Needless to say, this was not something Terry and I could have taken advantage of even in a closed adoption. If we got our families and friends to play along, we could fool the kid for a few years, or longer if we home-schooled, but even the kid would catch on sooner or later. Two men can't make a baby.

But I could take comfort in knowing there was one fundamentalist Christian out there who thought Terry and I should be able to raise our children believing they popped out of our butts. I was interviewing a woman in Seattle who was trying to get books about gays and lesbians out of the schools. She felt homosexuality was something that only parents should discuss with their children, and that it was up to parents whether a child ever even
learned that such things as homosexuals even existed. I pointed out that she was arguing for the right of parents to keep their children ignorant; she responded brightly, “That's right, I am. That's my right as a parent. My children shouldn't know things I don't want them to know.”

I told her I was about to become a parent. Should I have the right to raise my child in complete and total ignorance of “such things” as heterosexuals?

“Oh, yes. You see, this isn't a gay or straight issue, or a Christian issue,” she said, reaching for common ground. “This is about parents' rights. If you have children, you should raise them how you see fit. If you don't want your children to know about heterosexuality, you shouldn't have to teach them about it.”

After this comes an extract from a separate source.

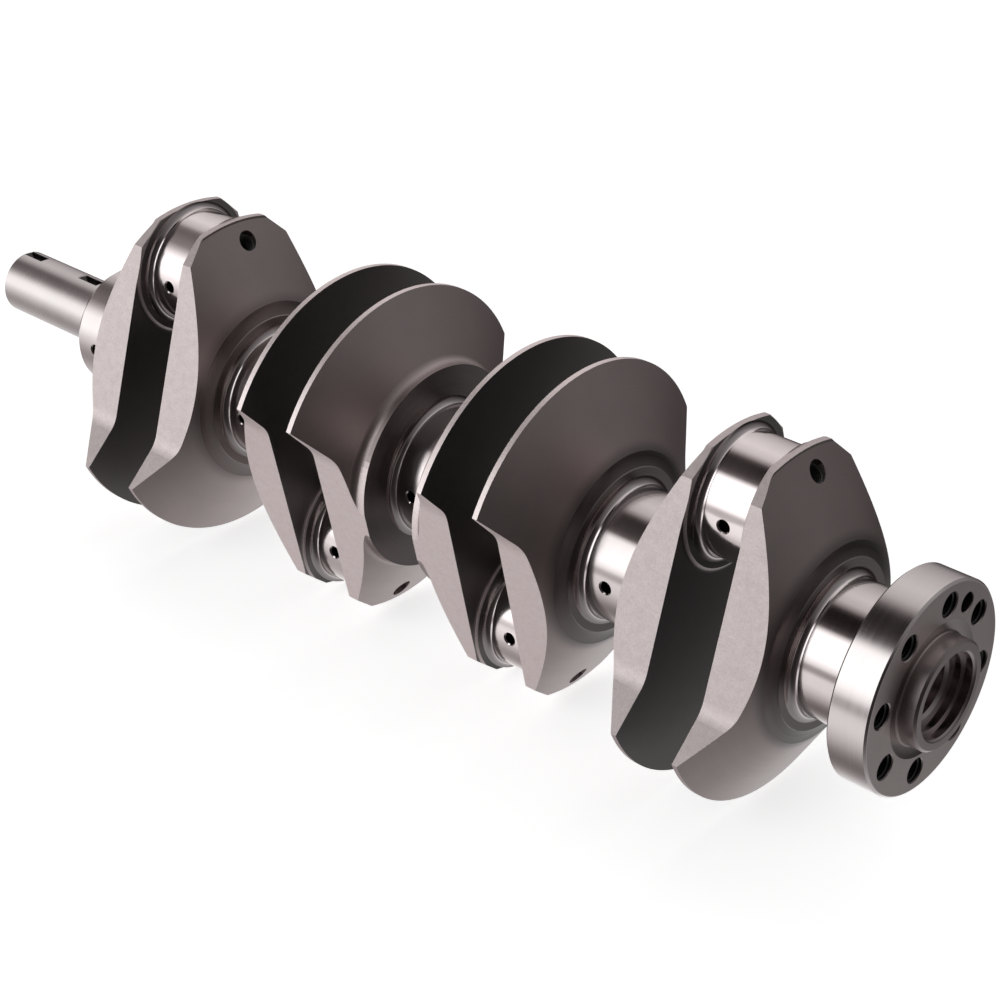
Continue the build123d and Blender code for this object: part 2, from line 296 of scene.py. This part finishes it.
def flange_steel(name):
    """Flange: ground rim, turned face and boss, all about the X axis, with painted shade in the
    relief, the bores and the holes.
    """
    material, tree, shader = new_material(name)
    normal = tree.normal()
    place = tree.place()
    radius = tree.radius(place)
    on_rim = tree.remap(radius, *flange_rim)
    on_face = tree.remap(tree.math("ABSOLUTE", normal[0]), 0.20, 0.60)
    in_bore = tree.remap(radius, *pilot_bore)
    relief_painted_shade = tree.remap(radius, *flange_relief)
    outside_relief = tree.remap(radius, *reversed(flange_relief))
    # the relief's rising wall looks back at the axis, and gets painted shade
    rising_wall_painted_shade = tree.remap(tree.outward(normal, place, radius), -0.08, -0.30)

    turning = tree.turning_marks(place, radius, fineness=1800.0, drift=15.0)
    rings = tree.grain((1700, 20, 20), 3.0, 0.65)
    patches = tree.grain((50, 50, 50), 3.0, 0.55)

    face_colour = tree.mix_colour(patches, grey(0.36, 0.12), grey(0.44, 0.12))
    # painted shade: the relief round the boss is darker, and its rising wall darker still
    face_colour = tree.mix_colour(relief_painted_shade, face_colour, grey(0.30, 0.12))
    face_colour = tree.mix_colour(rising_wall_painted_shade, face_colour, grey(0.16, 0.12))
    # walls of the boss, of its bores, and of the holes outside the relief; the bores are painted a
    # little darker and the holes much darker, as painted shade
    wall_colour = tree.mix_colour(in_bore, grey(0.62, 0.11), grey(0.46, 0.09))
    wall_colour = tree.mix_colour(outside_relief, wall_colour, grey(0.20, 0.11))
    colour = tree.mix_colour(on_face, wall_colour, face_colour)
    colour = tree.mix_colour(in_bore, colour, wall_colour)
    rim_colour = tree.mix_colour(rings, grey(0.62, 0.07), grey(0.72, 0.07))
    tree.link(tree.mix_colour(on_rim, colour, rim_colour), shader.inputs["Base Color"])

    marks = tree.mix_value(on_rim, turning, rings)
    rough = tree.mix_value(on_face, tree.mix_value(in_bore, 0.28, 0.10), 0.30)
    rough = tree.mix_value(on_rim, rough, 0.13)
    rough = tree.math("MULTIPLY_ADD", marks, 0.12, rough)
    tree.link(rough, shader.inputs["Roughness"])
    tree.bump(shader, marks, strength=0.2, distance=0.04 * MM)
    return material


def dull_steel(name, shade):
    """Very dark steel with faint patches; on the thread ridges the darkness is painted shade in the
    holes.
    """
    material, tree, shader = new_material(name)
    patches = tree.grain((700, 700, 700), 3.0, 0.6)
    colour = tree.mix_colour(patches, grey(shade * 0.7), grey(shade * 1.3))
    tree.link(colour, shader.inputs["Base Color"])
    tree.link(tree.math("MULTIPLY_ADD", patches, 0.2, 0.35), shader.inputs["Roughness"])
    return material


def pale_floor(name):
    material, _, shader = new_material(name, metallic=0.0)
    shader.inputs["Base Color"].default_value = (0.85, 0.85, 0.85, 1)
    shader.inputs["Roughness"].default_value = 0.9
    shader.inputs["Emission Color"].default_value = (1, 1, 1, 1)
    shader.inputs["Emission Strength"].default_value = 0.74
    return material


def paint(node, material):
    node.data.materials.clear()
    node.data.materials.append(material)


journal_material = ground_steel("main_journal_ground")
# painted light: the crankpins are a paler copy of the journals' ground steel
crankpin_painted_light_material = ground_steel("crankpin_ground_painted_light", shade=0.85, roughness=0.09)
nose_material = ground_steel(
    "nose_ground",
    shade=0.64,
    roughness=0.22,
    warmth=0.07,
    floor_radius=keyway_floor,
    front=nose_front + 1.0 * MM,
)
# the edges of the four webs of the inner crankpins are painted paler than those of the four outer
# ones, as painted light
inner_webs = range(3, 7)
outer_edge, inner_edge_painted_light = (0.54, 0.77), (0.80, 1.00)
# by whether the web is an inner one, and by the side of its flat face
web_materials = {
    (False, 1): web_steel("web_steel_1", 1, outer_edge),
    (False, -1): web_steel("web_steel_2", -1, outer_edge),
    (True, 1): web_steel("web_steel_3", 1, inner_edge_painted_light),
    (True, -1): web_steel("web_steel_4", -1, inner_edge_painted_light),
}
for name, node in nodes.items():
    if name.startswith("main_journal"):
        paint(node, journal_material)
    elif name.startswith("crankpin"):
        paint(node, crankpin_painted_light_material)
    elif name.startswith("web"):
        number = int(name[-1])
        pin_side = 1 if number % 2 else -1
        paint(node, web_materials[number in inner_webs, pin_side])
paint(nodes["nose"], nose_material)
paint(nodes["rear_flange"], flange_steel("flange_turned"))
plug_material = dull_steel("plug_dull", 0.05)
for number in range(1, 5):
    paint(nodes[f"gallery_plug_{number}"], plug_material)


# ------------------------------------------------------------------ threads
def thread_ridge(name, mouth, outward, radius, pitch, start, end, material):
    """Helical ridge standing on the wall of a hole, from depth start to depth end.

    outward is the way out of the hole, and mouth the middle of its mouth."""
    steps = 36                       # sections in a turn
    run_out_steps = steps / 3        # over which the ridge rises and fades
    height = 0.52 * pitch
    buried = 0.06 * MM
    half_foot, half_crest = 0.44, 0.12    # half widths as parts of the pitch
    count = int((end - start) / pitch * steps)
    across = outward.orthogonal().normalized()
    beside = outward.cross(across)
    mesh = bmesh.new()
    sections = []
    for index in range(count + 1):
        angle = 2 * math.pi * index / steps
        depth = start + pitch * index / steps
        run_out = min(1.0, index / run_out_steps, (count - index) / run_out_steps)
        spoke = math.cos(angle) * across + math.sin(angle) * beside
        foot = radius + buried
        crest = radius - height * run_out
        profile = ((foot, -half_foot), (crest, -half_crest), (crest, half_crest), (foot, half_foot))
        section = []
        for distance, part in profile:
            point = mouth + spoke * distance - outward * (depth + part * pitch)
            section.append(mesh.verts.new(point))
        sections.append(section)
    for near, far in zip(sections, sections[1:]):
        for here, there in ((0, 1), (1, 2), (2, 3), (3, 0)):
            mesh.faces.new((near[here], near[there], far[there], far[here]))
    mesh.faces.new(sections[0][::-1])
    mesh.faces.new(sections[-1])
    bmesh.ops.recalc_face_normals(mesh, faces=mesh.faces)
    data = bpy.data.meshes.new(name)
    mesh.to_mesh(data)
    mesh.free()
    piece = bpy.data.objects.new(name, data)
    bpy.context.scene.collection.objects.link(piece)
    data.materials.append(material)
    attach(piece, "root")


# the eight flywheel bolt holes, counted from the dowel hole
bolts = mounts["flywheel_bolts"]["dims"]
bolt_circle = bolts["pcd_mm"] / 2 * MM
bolt_count = bolts["count"]
dowel = mounts["flywheel_dowel_hole"]["pos_m"]
first_angle = math.atan2(dowel[2], dowel[1]) + math.pi / bolt_count
to_flange_end = Vector((1, 0, 0))
# painted shade: the thread ridges are near black, as shade in the holes
thread_painted_shade_material = dull_steel("painted_shade_thread", 0.10)
for index in range(bolt_count):
    angle = first_angle + index * 2 * math.pi / bolt_count
    thread_ridge(
        f"flange_thread_{index + 1}",
        Vector((0, bolt_circle * math.cos(angle), bolt_circle * math.sin(angle))),
        to_flange_end,
        radius=bolts["hole_r_mm"] * MM,
        pitch=1.25 * MM,
        start=1.0 * MM,
        end=12.8 * MM,
        material=thread_painted_shade_material,
    )

# the pulley bolt's hole in the nose
pulley_bolt = mounts["pulley_bolt_thread"]["dims"]
thread_ridge(
    "nose_thread",
    Vector((nose_front, 0, 0)),
    -to_flange_end,
    radius=pulley_bolt["r_mm"] * MM,
    pitch=1.5 * MM,
    start=2.0 * MM,
    end=pulley_bolt["length_mm"] * MM - 1.0 * MM,
    material=thread_painted_shade_material,
)

# the seats of the gallery plugs, each found from its plug, a disc thinnest along the hole
for number in range(1, 5):
    plug = nodes[f"gallery_plug_{number}"]
    corners = np.array([vertex.co for vertex in plug.data.vertices])
    centre = (corners.min(axis=0) + corners.max(axis=0)) / 2
    _, directions = np.linalg.eigh(np.cov((corners - centre).T))
    outward = Vector(directions[:, 0])
    if outward.x < 0:
        outward.negate()
    thread_ridge(
        f"gallery_thread_{number}",
        Vector(centre) + outward * (plug_depth + plug_thickness / 2),
        outward,
        radius=plug_seat_radius,
        pitch=1.0 * MM,
        start=2.0 * MM,
        end=plug_depth - 0.6 * MM,
        material=thread_painted_shade_material,
    )


# ------------------------------------------------------------------ floor
bpy.ops.mesh.primitive_plane_add(size=12, location=(-0.25, 0, cad_box[0][2]))
floor = bpy.context.object
floor.name = "floor"
floor.visible_glossy = False
paint(floor, pale_floor("pale_floor"))

# ------------------------------------------------------------------ world: all the light
world = bpy.data.worlds.new("studio")
bpy.context.scene.world = world
tree = Tree(world)
toward_x, toward_y, toward_z = tree.components(tree.add("ShaderNodeTexCoord").outputs["Generated"])
# angle round the X axis: 0 toward -Y, 90 overhead, 180 toward +Y
angle = tree.math("ARCTAN2", toward_z, tree.math("MULTIPLY", toward_y, -1.0))
turn_share = tree.math("MULTIPLY_ADD", angle, 0.5 / math.pi, 0.5)


def light_round(stops):
    """Brightness round the X axis, from (degrees, strength) pairs."""
    ramp = tree.add("ShaderNodeValToRGB")
    tree.link(turn_share, ramp.inputs[0])
    elements = ramp.color_ramp.elements
    while len(elements) < len(stops):
        elements.new(0.5)
    for element, (degrees, strength) in zip(elements, stops):
        element.position = degrees / 360 + 0.5
        element.color = (strength ** 0.94, strength, strength, 1)
    return ramp.outputs["Color"]


# floor, side box and the gap above it, as the journals near the flange mirror them
rear_light = light_round((
    (-180, 0.35), (-165, 0.07), (-156, 0.04), (-146, 0.50), (-134, 1.10), (-119, 0.73),
    (-109, 0.57), (-99, 0.33), (-89, 0.20), (-79, 0.18), (-69, 0.28), (-59, 0.50),
    (-48, 0.75), (-38, 0.93), (-22, 0.95), (-15, 0.36), (-9, 0.42), (-4, 1.1), (6, 1.6),
    (46, 1.6), (51, 0.8), (55, 0.08), (64, 0.02), (75, 0.01), (86, 0.01), (92, 0.05),
    (98, 0.30), (106, 0.60), (125, 0.75), (150, 0.60), (180, 0.35),
))
# the same as the nose end mirrors them, farther away and softer
front_light = light_round((
    (-180, 0.35), (-165, 0.10), (-150, 0.10), (-136, 0.90), (-119, 0.80), (-98, 0.62),
    (-78, 0.48), (-68, 0.40), (-58, 0.36), (-47, 0.42), (-37, 0.56), (-27, 0.78),
    (-17, 1.0), (-7, 1.3), (3, 1.5), (26, 1.4), (36, 1.0), (46, 0.5), (56, 0.22),
    (84, 0.12), (94, 0.15), (104, 0.50), (125, 0.75), (150, 0.60), (180, 0.35),
))
# the room on the far side and past the flange end: pale floor, dark wall, lit ceiling
far_light = light_round((
    (-180, 0.35), (-172, 0.22), (-165, 0.07), (-156, 0.04), (-148, 0.50), (-142, 0.95),
    (-136, 1.25), (-95, 1.15), (-75, 0.80), (-58, 0.25), (-42, 0.12), (48, 0.12),
    (62, 0.45), (100, 0.85), (118, 1.0), (145, 1.05), (152, 0.80), (160, 0.65),
    (168, 0.56), (174, 0.47), (180, 0.35),
))
light = tree.mix_colour(tree.remap(toward_x, -0.45, -0.68), rear_light, front_light)
light = tree.mix_colour(tree.remap(toward_x, -0.18, -0.06), light, far_light)
# the room is dimmer the more it lies past the flange end
near_dimming = tree.remap(toward_x, -0.12, 0.14, 1.0, 0.52)
far_dimming = tree.remap(toward_x, 0.14, 0.55, 1.0, 0.68)
end_dimming = tree.remap(toward_x, 0.55, 0.97, 1.0, 0.58)
dimming = tree.math("MULTIPLY", tree.math("MULTIPLY", near_dimming, far_dimming), end_dimming)
studio = tree.add("ShaderNodeBackground")
tree.link(light, studio.inputs["Color"])
tree.link(dimming, studio.inputs["Strength"])
# the studio lights the object and shows in its polish; behind the object the room is plain white
plain = tree.add("ShaderNodeBackground")
plain.inputs["Color"].default_value = (1, 1, 1, 1)
seen = tree.add("ShaderNodeMixShader")
tree.link(tree.add("ShaderNodeLightPath").outputs["Is Camera Ray"], seen.inputs[0])
tree.link(studio.outputs[0], seen.inputs[1])
tree.link(plain.outputs[0], seen.inputs[2])
output = tree.add("ShaderNodeOutputWorld")
tree.link(seen.outputs[0], output.inputs[0])

# ------------------------------------------------------------------ camera
camera_data = bpy.data.cameras.new("camera")
camera = bpy.data.objects.new("camera", camera_data)
bpy.context.scene.collection.objects.link(camera)
camera_data.sensor_width = 36
camera_data.lens = 86.28
camera_data.clip_start = 0.05
eye = Vector((0.34979, -0.65439, 0.48222))
forward = Vector((-0.56531, 0.66264, -0.49125)).normalized()
upward = Vector((-0.34104, 0.35451, 0.87064))
right = forward.cross(upward).normalized()
upward = right.cross(forward)
turn = Matrix((right, upward, -forward)).transposed().to_4x4()
camera.matrix_world = Matrix.Translation(eye) @ turn
bpy.context.scene.camera = camera
bpy.context.scene.view_settings.view_transform = "Standard"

To make the telling of lies possible, the birth mother naturally had to disappear. Terry and I couldn't hide heterosexuality from our child if this woman was coming around asking to see her baby. Some women who placed their children for adoption through the agency did want to disappear, and were only doing an open adoption because they wanted a hand in selecting the family that adopted their baby.

“They care about their kids, and want them to be happy and well taken care of, which is why letting them play a real role in shaping their kid's future is just so right. Most of the women who come to this agency tell the counselors that if they couldn't do it this way—pick the family, have ongoing contact—they wouldn't place their kids for adoption. Some would raise them themselves, but most indicate they would have an abortion before doing a closed adoption.”

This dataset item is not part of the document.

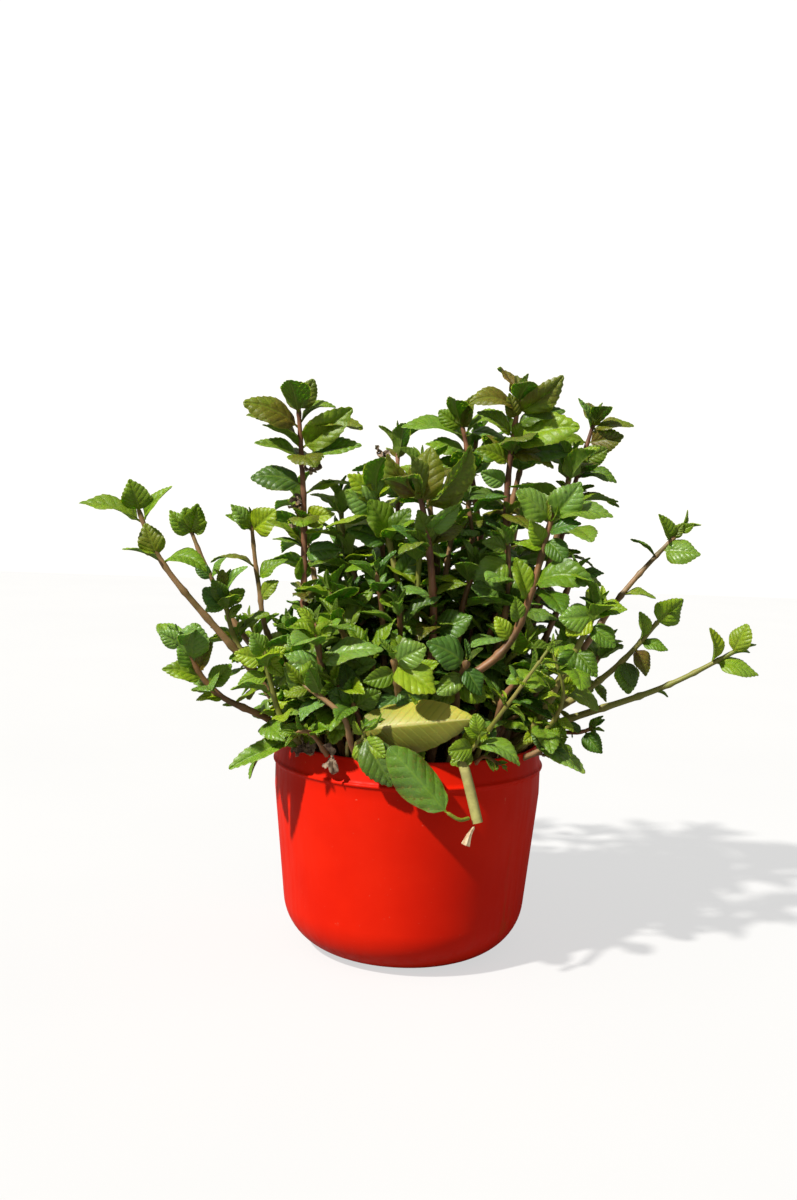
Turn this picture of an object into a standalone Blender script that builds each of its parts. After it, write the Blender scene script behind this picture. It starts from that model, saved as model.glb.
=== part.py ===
"""Potted mint plant: a plastic pot of soil with leafy square-stemmed mint shoots.

Metres, +Z up. The origin is on the pot's axis at the face it stands on.
Every stem stands on the soil and carries a crown: the growing tip with its top pairs of leaves.
"""

import math

import bmesh
import bpy
from mathutils import Matrix, Vector

CM = 0.01
GAP = 0.0003                    # left between two pieces that touch
WELD = 0.00001                  # points this close are made one

# Pot: a tapered bucket with a ridge round it and a collar above the ridge.
POT_RADIUS = 0.080              # over the ridge
POT_HEIGHT = 0.125
POT_WALL = 0.002
RIDGE_Z = 0.111                 # middle of the ridge
RIDGE_HALF_HEIGHT = 0.001
WALL_TOP_RADIUS = 0.0787        # just under the ridge
TAPER_TOP_Z = 0.095             # the wall is upright above this and tapers below it
BASE_RADIUS = 0.069             # where the tapered wall would meet the floor
BOTTOM_ROUNDING = 0.031
COLLAR_FOOT_RADIUS = 0.0785
COLLAR_TOP_RADIUS = 0.0770
POT_SIDES = 48
ROUNDING_STEPS = 6

# Soil: fills the pot to below the collar's lip and is slightly heaped in the middle.
SOIL_TOP = 0.1135
SOIL_DROP = 0.003               # from the middle to the edge
SOIL_RINGS = 3

# Stems and crowns.
STEM_FOOT_RADIUS = 0.0026       # corner radius of the square stem at the soil
STEM_TIP_RADIUS = 0.0015
STEM_STEP = 0.016               # between two points of a stem
FOOT_HEIGHT = 0.004             # a stem is upright up to here above the soil
CROWN_LENGTH = 0.036            # from the cut through the stem to the tip
CROWN_GAP = 0.0004
PAIR_BELOW_TIP = (0.029, 0.014, 0.002)      # leaf pairs of a crown, from the lowest up
PAIR_SIZE = (1.0, 0.82, 0.5)                # as shares of the shoot's leaf length
PAIR_RISE = (12.0, 28.0, 58.0)              # degrees above square to the stem
PAIR_TURN = 90.0                            # each pair stands crosswise to the one below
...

When abortion was declared a woman's constitutional right in 1973, the number of children available for adoption plummeted. Abortion is a tough choice for some women, but so is carrying a baby to term, giving birth, and then being told to pretend your baby died or didn't happen. Perhaps there are women who can walk away from a baby, and not wonder all their lives where that baby is or how it's doing. At least if she has an abortion, a woman doesn't have to wonder. She knows. Why pretend your baby “didn't happen” when you have the option of actually making your baby “not happen”?

* * *

We took a break, then listened to a presentation about the mountains of paperwork we'd all have to do in order to adopt. We learned about the home study and the other hurdles we'd have to jump before we could join a pool of couples for birth moms to select from. Then two birth moms were shown in and took seats at the conference table. We'd been talking about birth moms all afternoon, so actually laying eyes on two of them was like having Madonna and Cher join us.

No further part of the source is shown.